El día viernes una decisión del Presidente Ollanta Humala, esperada durante muchos meses y que formó parte de la campaña presidencial, clausuró la actual agenda fujimorista: el indulto ha sido negado. Esta decisión gubernamental, basada en el informe de la Comisión de Gracias Presidenciales, ha provocado respuestas agresivas y en algunos casos amenazantes por parte de los fujimoristas, a quienes parece no alegrarlos el hecho de que su líder se encuentre fuera de peligro respecto de su salud.
Alberto Fujimori fue condenado de manera ejemplar por los delitos de lesa humanidad cometidos durante su régimen. Un indulto inmerecido no haría sino reiterar la injusticia vivida por los deudos de las víctimas, pero sobre todo, constituiría un mensaje terrible para cualquier sociedad democrática donde los delitos se sancionan y las sanciones las cumplen todos por igual.
Pero hay otro tema a veces opacado. La corrupción no sólo perpetrada, sino institucionalizada durante los diez años de Alberto Fujimori en el poder tampoco merece ser ni indultada ni olvidada. Por ello, fue oportuno que el presidente Humala hiciera mención de ella considerando además que en la coyuntura actual diversos casos de corrupción que habrían sido perpetrados por ex funcionarios (ex mandatarios para ser precisos) están saliendo a la luz.
No olvidemos, por ejemplo, que es el mismo Fujimori quien aceptó por completo la acusación fiscal respecto del caso que se le seguía por la compra de congresista tránsfugas, espionaje telefónico y compra de medios de comunicación. Esto quiere decir que él mismo se declaró CULPABLE. Por ello, no nos dejemos engañar por sus defensores al considerarlo “preso político” pues se trata de un culpable confeso. No existe pues ningún gris al cual ni fujimoristas ni defensores (lea usted señor Nakazaki) puedan apelar.
En el libro titulado “El pacto infame. Estudios sobre la corrupción” de Alfonso Quiroz se presenta un cuadro detallado en el cual se detalla que el promedio anual de lo que nos costó la corrupción fujimorista es de mil millones 409 dólares. En total, la corrupción entre los años 1990 y 2000 asciende a 14 millones de dólares.
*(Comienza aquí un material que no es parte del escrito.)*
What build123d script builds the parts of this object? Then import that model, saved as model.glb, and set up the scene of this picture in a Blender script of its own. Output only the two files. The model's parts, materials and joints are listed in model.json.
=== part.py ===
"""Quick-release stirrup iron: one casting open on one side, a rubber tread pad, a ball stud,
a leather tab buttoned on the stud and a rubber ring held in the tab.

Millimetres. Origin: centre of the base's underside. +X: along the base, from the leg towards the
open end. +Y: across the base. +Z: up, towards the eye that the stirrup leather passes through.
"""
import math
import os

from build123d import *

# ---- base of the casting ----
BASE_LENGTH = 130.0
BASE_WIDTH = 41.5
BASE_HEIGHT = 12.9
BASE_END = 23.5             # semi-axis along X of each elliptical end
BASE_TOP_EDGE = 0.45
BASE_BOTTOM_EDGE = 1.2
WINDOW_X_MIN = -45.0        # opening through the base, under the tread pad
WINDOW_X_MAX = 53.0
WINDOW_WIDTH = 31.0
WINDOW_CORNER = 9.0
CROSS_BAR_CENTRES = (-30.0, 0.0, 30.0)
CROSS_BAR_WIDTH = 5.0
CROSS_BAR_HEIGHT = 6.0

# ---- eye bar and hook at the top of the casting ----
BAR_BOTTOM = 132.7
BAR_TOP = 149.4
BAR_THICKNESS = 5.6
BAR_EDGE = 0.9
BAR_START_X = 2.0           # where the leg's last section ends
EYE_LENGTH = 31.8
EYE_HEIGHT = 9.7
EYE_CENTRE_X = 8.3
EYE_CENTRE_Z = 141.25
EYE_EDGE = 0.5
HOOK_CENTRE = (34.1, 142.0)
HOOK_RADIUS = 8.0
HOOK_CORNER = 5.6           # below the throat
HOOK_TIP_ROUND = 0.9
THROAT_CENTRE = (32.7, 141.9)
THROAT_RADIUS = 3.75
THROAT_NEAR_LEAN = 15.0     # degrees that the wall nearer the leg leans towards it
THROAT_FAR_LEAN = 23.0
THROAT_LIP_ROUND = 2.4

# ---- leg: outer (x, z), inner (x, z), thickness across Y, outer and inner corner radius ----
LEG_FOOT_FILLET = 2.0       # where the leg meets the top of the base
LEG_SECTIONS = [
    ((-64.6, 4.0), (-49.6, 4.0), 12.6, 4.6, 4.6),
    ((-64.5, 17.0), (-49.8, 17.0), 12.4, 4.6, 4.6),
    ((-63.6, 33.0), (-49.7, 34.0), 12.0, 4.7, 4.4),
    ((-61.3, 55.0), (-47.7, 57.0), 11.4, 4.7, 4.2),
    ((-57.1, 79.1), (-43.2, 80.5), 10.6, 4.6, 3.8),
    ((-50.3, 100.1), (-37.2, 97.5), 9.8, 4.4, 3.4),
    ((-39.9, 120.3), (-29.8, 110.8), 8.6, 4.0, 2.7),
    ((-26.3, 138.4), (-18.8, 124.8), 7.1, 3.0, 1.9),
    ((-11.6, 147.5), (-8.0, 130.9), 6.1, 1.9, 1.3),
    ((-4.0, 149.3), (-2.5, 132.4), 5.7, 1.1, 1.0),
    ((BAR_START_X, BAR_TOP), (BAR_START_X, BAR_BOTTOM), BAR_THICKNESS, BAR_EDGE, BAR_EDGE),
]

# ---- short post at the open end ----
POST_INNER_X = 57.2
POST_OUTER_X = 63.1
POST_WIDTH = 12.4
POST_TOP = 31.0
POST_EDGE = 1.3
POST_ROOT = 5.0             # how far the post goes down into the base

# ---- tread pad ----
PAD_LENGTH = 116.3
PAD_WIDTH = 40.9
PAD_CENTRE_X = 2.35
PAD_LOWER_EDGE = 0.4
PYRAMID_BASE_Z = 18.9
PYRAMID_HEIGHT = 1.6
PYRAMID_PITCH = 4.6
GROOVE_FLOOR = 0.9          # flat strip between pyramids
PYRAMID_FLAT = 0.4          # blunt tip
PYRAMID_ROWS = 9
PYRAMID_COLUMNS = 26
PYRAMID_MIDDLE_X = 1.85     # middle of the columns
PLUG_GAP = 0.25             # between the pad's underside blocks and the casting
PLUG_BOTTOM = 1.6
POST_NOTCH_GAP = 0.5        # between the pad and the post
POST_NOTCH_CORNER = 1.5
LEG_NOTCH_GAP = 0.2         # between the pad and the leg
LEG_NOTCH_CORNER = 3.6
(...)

Una cifra escandalosa que no contempla los costos que han supuesto la destrucción de ciertas instituciones públicas incluidas la Presidencia de la República, el Poder Judicial, las Fuerzas Armadas, entre otras.
Recordemos también él nunca esclarecido pago de los estudios universitarios de Keiko Fujimori, quien ahora amenaza con salir a las calles por su padre, o los 15 millones de dólares entregados por Fujimori a Vladimiro Montesinos, pese a señalar que es Montesinos el único malo de la película, o las cuantiosas sumas de dinero que llegaron al Perú en calidad de donaciones por parte de ciudadanos japoneses y que, con Víctor Aritomi en la embajada del Perú en Japón, pasaron a una cuenta bancaria a nombre del expresidente. Hasta el día de hoy los japoneses no saben qué pasó con su dinero.
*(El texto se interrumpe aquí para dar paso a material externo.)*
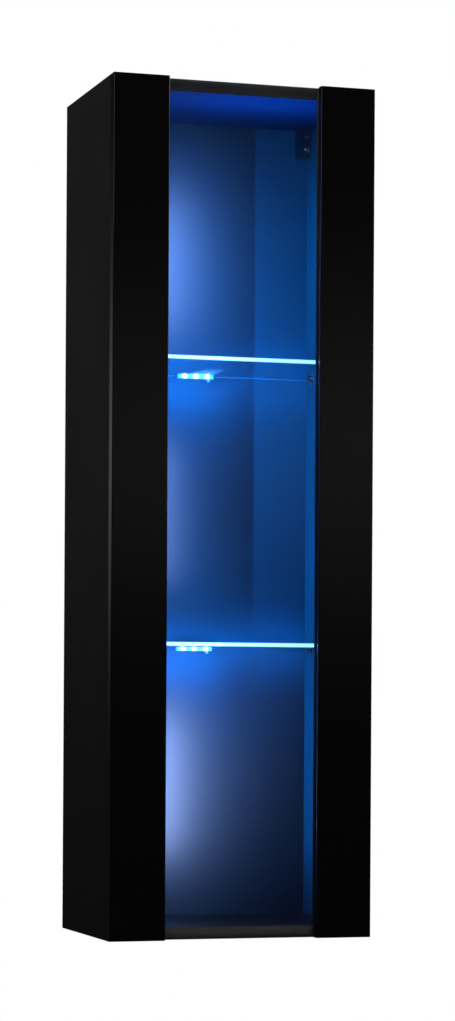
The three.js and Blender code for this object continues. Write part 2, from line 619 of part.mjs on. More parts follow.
// ---------------------------------------------------------------- hangers, z measured from the ceiling
function hangerBody(side) {
  const off = (distance) => side * (INNER_X - distance);
  const rear = BACK_FACE - SEAT_GAP;
  const t = HANGER.wall;
  const shell = block([off(SEAT_GAP), off(HANGER.width)], [HANGER_FRONT, rear], [-SEAT_GAP, -HANGER.height]);
  const hollow = block(
    [off(SEAT_GAP + t), off(HANGER.width - t)],
    [HANGER_FRONT + t, rear + PAST],
    [-SEAT_GAP - t, -HANGER.height + t],
  );
  const dowelSpan = [off(SEAT_GAP + t / 2), off(-HANGER_DOWEL.length)];
  const dowels = HANGER_DOWEL.drops.map((drop) =>
    rod("x", dowelSpan, { y: HANGER_MID_Y, z: -drop }, HANGER_DOWEL.radius, 16),
  );
  const screwHoles = Object.values(HANGER_SCREW_DROPS).map((drop) =>
    rod(
      "y",
      [HANGER_FRONT - PAST, HANGER_FRONT + t + PAST],
      { x: off(HANGER_SCREW.inset), z: -drop },
      HANGER_SCREW.headRadius + BORE_CLEARANCE,
      16,
    ),
  );
  return cut(joined(cut(shell, hollow), ...dowels), ...screwHoles);
}

// The hook is a steel plate: its body slides up and down in the hanger, its tab drops behind a wall rail.
function hangerHook(side) {
  const x = side * (INNER_X - HOOK.inset);
  const bodyFront = HANGER_FRONT + HANGER.wall + HOOK.play;
  const bodyRear = BACK_FACE - HOOK.play;
  const tabRear = -HOOK_TAB.wallGap;
  const outline = outlineOf([
    [bodyFront, -HOOK_BODY.bottom],
    [bodyRear, -HOOK_BODY.bottom],
    [bodyRear, -HOOK_NECK.bottom],
    [tabRear - HOOK_TAB.thickness, -HOOK_NECK.bottom],
    [tabRear - HOOK_TAB.thickness, -HOOK_TAB.bottom],
    [tabRear, -HOOK_TAB.bottom],
    [tabRear, -HOOK_NECK.top],
    [bodyFront, -HOOK_NECK.top],
  ]);
  return plateAlongX(outline, [x - HOOK.thickness / 2, x + HOOK.thickness / 2]);
}

function hangerScrew(side) {
  const at = { x: side * (INNER_X - HANGER_SCREW.inset), z: 0 };
  const face = HANGER_FRONT - HANGER_SCREW.proud;
  const headEnd = face + HANGER_SCREW.headLength;
  const head = rod("y", [face, headEnd], at, HANGER_SCREW.headRadius, 16);
  const shank = rod("y", [headEnd, headEnd + HANGER_SCREW.length], at, HANGER_SCREW.shankRadius, 12);
  return head.add(shank).subtract(crossRecess(at, face, HANGER_RECESS.reach, HANGER_RECESS.depth));
}

for (const [sideName, side] of [["left", -1], ["right", 1]]) {
  const hanger = groupAt(cabinet, 0, 0, CEILING);
  piece(hanger, `hanger_body_${sideName}`, hangerBody(side), ZINC);
  piece(hanger, `hanger_hook_${sideName}`, hangerHook(side), STEEL);
  for (const [purpose, drop] of Object.entries(HANGER_SCREW_DROPS)) {
    const place = groupAt(hanger, 0, 0, -drop);
    piece(place, `hanger_${purpose}_screw_${sideName}`, hangerScrew(side), STEEL);
  }
}

export default cabinet;
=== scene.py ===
"""Looks of a hanging wall cabinet with a glass-centred door and lit glass shelves.

Everything is in metres in the cabinet's own frame: X to the right, Y into the wall, Z up.
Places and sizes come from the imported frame, and only finishes and thin trim are added here.
"""
import logging
import math
from collections.abc import Iterable
from dataclasses import dataclass
from enum import Enum
from typing import Any

import bmesh
import bpy
import numpy as np
from mathutils import Matrix, Vector


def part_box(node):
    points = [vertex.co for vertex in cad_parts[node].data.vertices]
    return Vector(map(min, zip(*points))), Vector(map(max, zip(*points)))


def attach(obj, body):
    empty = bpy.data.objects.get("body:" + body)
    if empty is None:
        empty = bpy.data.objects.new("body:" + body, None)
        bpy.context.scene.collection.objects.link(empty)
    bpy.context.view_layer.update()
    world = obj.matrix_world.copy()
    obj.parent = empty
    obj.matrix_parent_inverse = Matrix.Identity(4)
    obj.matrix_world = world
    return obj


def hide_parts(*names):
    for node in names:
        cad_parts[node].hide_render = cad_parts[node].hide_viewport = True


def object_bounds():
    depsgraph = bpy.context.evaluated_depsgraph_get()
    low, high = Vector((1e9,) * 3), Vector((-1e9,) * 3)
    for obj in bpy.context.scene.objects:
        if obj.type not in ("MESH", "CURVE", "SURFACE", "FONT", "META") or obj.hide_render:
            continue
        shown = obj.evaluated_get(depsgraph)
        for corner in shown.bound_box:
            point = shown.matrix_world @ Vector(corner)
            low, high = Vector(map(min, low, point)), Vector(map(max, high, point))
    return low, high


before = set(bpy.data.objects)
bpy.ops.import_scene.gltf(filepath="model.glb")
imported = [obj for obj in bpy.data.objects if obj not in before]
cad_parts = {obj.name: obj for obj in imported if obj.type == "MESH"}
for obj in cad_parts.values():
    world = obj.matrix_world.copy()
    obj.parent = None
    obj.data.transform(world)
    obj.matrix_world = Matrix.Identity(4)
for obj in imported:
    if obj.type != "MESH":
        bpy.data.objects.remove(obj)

CAD_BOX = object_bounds()
# An edge that turns by more than this is sharp.
SHARP_TURN = math.radians(20)
# A face whose normal has less than this along a plate's thickness belongs to its edge.
FACING = 0.9
log = logging.getLogger("cabinet")

Triple = tuple[float, float, float]
Colour = Triple


def grey(value: float) -> Colour:
    """The neutral colour of one brightness."""
    return (value, value, value)


def toned(colour: Colour, share: float) -> Colour:
    """A colour made brighter or darker, to a share of its brightness."""
    red, green, blue = colour
    return (red * share, green * share, blue * share)


class Axis(Enum):
    """A direction of the frame, by its place in a point."""

    X = 0
    Y = 1
    Z = 2


class Level(Enum):
    """The two glass shelves."""

    LOWER = "lower"
    UPPER = "upper"


class Side(Enum):
    """The two sides of the cabinet, with the sign of their X."""

    LEFT = ("left", -1.0)
    RIGHT = ("right", 1.0)

    def __init__(self, label: str, sign: float) -> None:
        """Keeps the side's word and the sign of its X."""
        self.label = label
        self.sign = sign


# ---------------------------------------------------------------------------- shader expressions


class Wire:
    """An output socket. Arithmetic on it adds Math nodes to its graph."""

    def __init__(self, graph: "Graph", socket: bpy.types.NodeSocket) -> None:
        """Wraps a socket.

        Args:
            graph: the graph that new nodes join.
            socket: the output to read.
        """
        self.graph = graph
        self.socket = socket

    def __add__(self, other: "Wire | float") -> "Wire":
        """The sum."""
        return self.graph.maths("ADD", self, other)

    __radd__ = __add__

    def __sub__(self, other: "Wire | float") -> "Wire":
        """The difference."""
        return self.graph.maths("SUBTRACT", self, other)

    def __rsub__(self, other: float) -> "Wire":
        """The difference from a number."""
        return self.graph.maths("SUBTRACT", other, self)

    def __mul__(self, other: "Wire | float") -> "Wire":
        """The product."""
        return self.graph.maths("MULTIPLY", self, other)

    __rmul__ = __mul__

    def __truediv__(self, other: "Wire | float") -> "Wire":
        """The quotient."""
        return self.graph.maths("DIVIDE", self, other)

    def __rtruediv__(self, other: float) -> "Wire":
        """A number over this."""
        return self.graph.maths("DIVIDE", other, self)

    def __pow__(self, power: float) -> "Wire":
        """This to a power."""
        return self.graph.maths("POWER", self, power)

    def __abs__(self) -> "Wire":
        """The size without its sign."""
        return self.graph.maths("ABSOLUTE", self)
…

La corrupción hizo metástasis en nuestro país durante este régimen y, convenientemente, fujimoristas y una serie de empresarios y analistas diversos la omiten, señalando las “bondades” del modelo instaurado por Alberto Fujimori. Un modelo donde el neoliberalismo más salvaje permitió también el saqueo de nuestras riquezas.
Si en el año 2009 la sentencia a Alberto Fujimori constituyó un primer paso ejemplar para construir un país más decente que el que tenemos, la negativa al indulto de este culpable constituye una reafirmación de esa decencia que los peruanos merecemos. Que no nos alcance la amnesia provocada por ciertos personajes y, por qué no decirlo, ciertos medios de comunicación que durante años sirvieron al régimen fujimorista por ser el mejor postor. La corrupción no se indulta.